Getting Wrecked provides a rich ethnographic account of women battling addiction as they cycle through jail, prison, and community treatment programs in Massachusetts. As incarceration has become a predominant American social policy for managing the problem of drug use, including the opioid epidemic, this book examines how prisons and jails have attempted concurrent programs of punishment and treatment to deal with inmates struggling with a diagnosis of substance use disorder. An addiction physician and medical anthropologist, Kimberly Sue powerfully illustrates the impacts of incarceration on women’s lives as they seek well-being and better health while confronting lives marked by structural violence, gender inequity, and ongoing trauma.


 

About the Author

Kimberly Sue, MD, PhD, is the Medical Director at Harm Reduction Coalition, a national nonprofit organization working to improve the lives and health of people who use drugs. She completed her studies at Harvard Medical School and the Department of Anthropology at Harvard Graduate School of Arts and Sciences and completed her medical residency at Massachusetts General Hospital in internal medicine, with a focus on primary care and addiction.
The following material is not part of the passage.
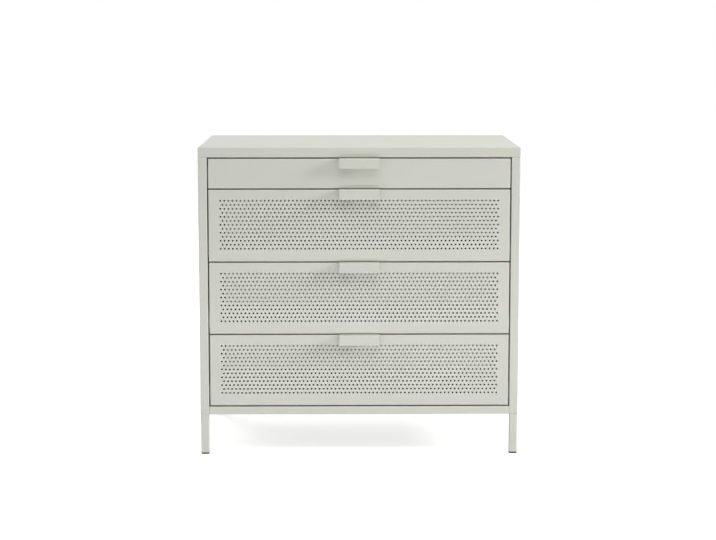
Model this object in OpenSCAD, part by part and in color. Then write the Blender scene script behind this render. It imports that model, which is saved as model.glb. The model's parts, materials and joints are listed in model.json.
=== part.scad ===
// Free-standing steel chest with four drawers. A folded cap lies on two side panels whose
// front and back edges are folded into hollow posts. Four square legs stand up into those
// posts. One shallow plain drawer and three deep perforated ones run on ball slides.
//
// Millimetres. +X is to the right, +Z is up and the fronts face -Y. The origin is on the
// floor, under the middle of the whole, handles included.

/* [Body] */
// Width over the side panels
body_w = 800; // [600:10:1000]
// Depth from the faces of the drawers to the back
body_d = 450; // [380:10:500]
// Thickness of the folded sheet
sheet = 1; // [0.8:0.1:1.2]
// Outer radius of the folds in the sheet
bend_r = 2; // [1.6:0.1:2.6]
// Height of the cap's skirt
cap_h = 25; // [20:1:40]
// Height of the rail under the lowest drawer, which is the floor panel's front flange
rail_h = 20; // [16:1:40]
// Length of the fold that closes each post towards the inside
post_return = 45; // [40:1:60]
// Depth of the flanges round the back panel
back_flange = 15; // [12:1:20]
// Width of the lips turned in under the floor panel
floor_lip = 12; // [8:1:20]

/* [Legs and feet] */
// Width of the square tube of a leg
leg_w = 20; // [18:1:30]
// Wall of that tube
leg_wall = 1.2; // [1:0.1:2]
// Radius of the tube's outer corners
leg_r = 2; // [1.8:0.1:2.4]
// Bare length of a leg below the body
leg_clear = 98; // [60:1:150]
// Length of a leg inside its post
leg_up = 120; // [60:5:200]
// Thickness of a foot's pad
foot_h = 4; // [3:0.5:8]
// Length of a foot's ribbed plug inside the leg
plug_h = 22; // [16:1:40]
// Width of the plug between its ribs
plug_w = 12; // [10:1:14]
// Wall of the hollow plug
plug_wall = 2; // [1.5:0.1:3]
// Thickness of the plug's ribs
rib_t = 1.2; // [0.8:0.1:2]
// Distance between the ribs
rib_pitch = 5; // [4:1:8]

/* [Drawers] */
// Height of the shallow drawer's front
shallow_h = 74; // [70:1:120]
// Height of each deep drawer's front
deep_h = 180; // [120:1:240]
// Gap round the fronts
gap = 3; // [2.5:0.1:4]
// Depth of the folded front pans
pan_d = 18; // [14:1:20]
// Width of the lips at the sides of a front pan
side_lip = 25; // [20:1:27]
// Height of the lip at the foot of a front pan
foot_lip = 20; // [18:1:26]
// Height of the lip at the top of a front pan
top_lip = 12; // [8:1:20]
// Height of the shallow tray's sides
shallow_tray_h = 50; // [46:1:60]
// Height of a deep tray's sides
deep_tray_h = 130; // [60:1:160]
// Height of a tray's underside above the foot of its front
tray_lift = 6; // [4:1:8]
// Width of the hems turned in along the top of a tray's sides
tray_hem = 8; // [6:1:12]
// Width of the tabs that hold a tray to its front
tray_tab = 15; // [12:1:18]
// Depth of the flanges round a tray's back
tray_back_flange = 12; // [8:1:20]
// Room between a tray and the back panel
back_room = 19; // [10:1:30]

/* [Perforation] */
// Diameter of the holes
hole_d = 4.5; // [3:0.1:6]
// Distance between holes and between rows
hole_pitch = 10; // [8:0.5:14]
// Least distance from the first hole to the side of a front
hole_side = 30; // [29:1:50]
// Distance from the first row to the top of a front
hole_top = 27.5; // [20:0.5:50]
// Least distance from the last row to the foot of a front
hole_foot = 32.5; // [24:0.5:50]

/* [Handles] */
// Width of a handle
handle_w = 100; // [60:5:200]
// Height of a handle over its top plate
handle_h = 25; // [20:1:40]
// Distance from a front to the outer face of its handle
handle_reach = 22; // [16:1:35]
// Thickness of the handle's strip
handle_t = 1.5; // [1.2:0.1:1.8]
// Outer radius of the handle's fold
handle_bend = 3; // [2:0.1:5]
// Radius of the handle's lower corners
handle_corner = 3; // [1:0.5:8]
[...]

She also sees patients at the Rikers Island jail system in New York.
 

Praise for Getting Wrecked: Women, Incarceration, and the American Opioid Crisis (California Series in Public Anthropology #46)

"In this volume [Sue] offers an eye-opening account of the gendered dimensions of the 'War on Drugs.'—Highly recommended"
— CHOICE

"Sue demonstrates empathy for the women she has come to know, as well as realism regarding the harshness of their circumstances."